Paul,
My Dad is a Marine. He was the epitome of Semper Fidelis. At seventeen, He enlisted in the Marine Corps out of Green Bay Wisconsin; hitch hiked from his little village of Amherst Junction. At seventeen he accepted the Marine Corps Motto as a way of life, Always Faithful, Semper Fidelis.
He was a Marine before he met my Mom. He was a Marine when he had all 6 of us (my youngest Sister was born two months before he retired, my Mom said Dee was his retirement present). He was Always Faithful to my Mom, through thick and thin. he loved everyone of us kids until his final breath. He was devoted to his church and community: Always Faithful was his essence.
He was a Marine in peacetime, and war, wounded three times and didn't admit it, loved the United States Marine Corps and his Country. He retired from active duty but never from Semper Fidelis.

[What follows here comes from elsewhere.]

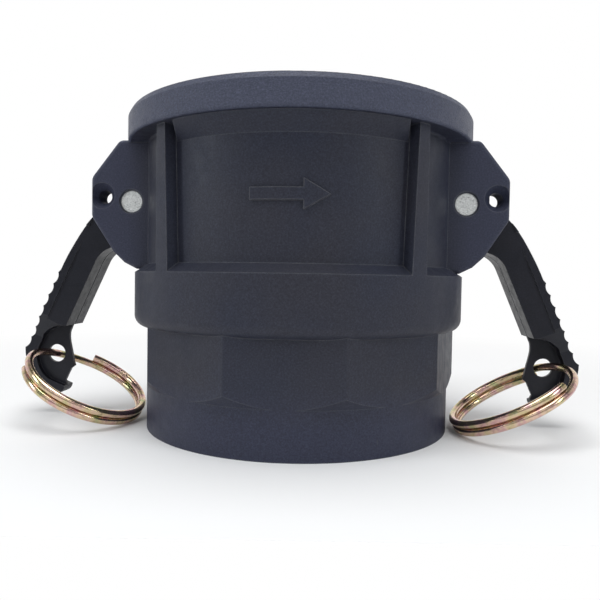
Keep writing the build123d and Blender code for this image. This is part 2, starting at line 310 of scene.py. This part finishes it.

He willingly paid a price for his faithfulness and never regretted a single day, not one. My brothers and Sisters were blessed to be there for both my Mom's final breath and my Father's. My Mom's last words were "I love you all" and my Father's were "I thought I was tougher than this".
My father was the first member of HML-167. He was the Squadron Sergeant Major, the first, and he flew over 26 missions in that role. He was shot down three times and lived. The third one he was pretty messed up so they had to do a casualty call at our house, a month before my Mom was to meet him in Hawaii for R&R. That was not a happy event, one of the worst day's of my Mom's life. It was a crazy time, Tet offensive, Khe Sanh, Martin Luther King murdered in April of 68, Dad shot down on May 4th, and Bobby Kennedy murdered on June 6th, when Mom and Dad were in Hawaii. But we survived it; because faithfulness endures.
He suffered from PTSD when we didn't know what it was. He only got relief when he became a Veteran's Representative with the VA and helped others like him. He found his calling there and he loved them and was faithful to every veteran he helped. He healed, we watched him go through this and understood him. He did not quit.
In December my brothers and sisters will represent my Mom and Dad at the HML/HMLA-167 reunion in Jacksonville NC. They present an award in my Father's memory to the Squadron's outstanding NCO. It will be an honor to be with them. This time when they ask me what my Father was like I will tell them, just like them; he was Semper Fidelis.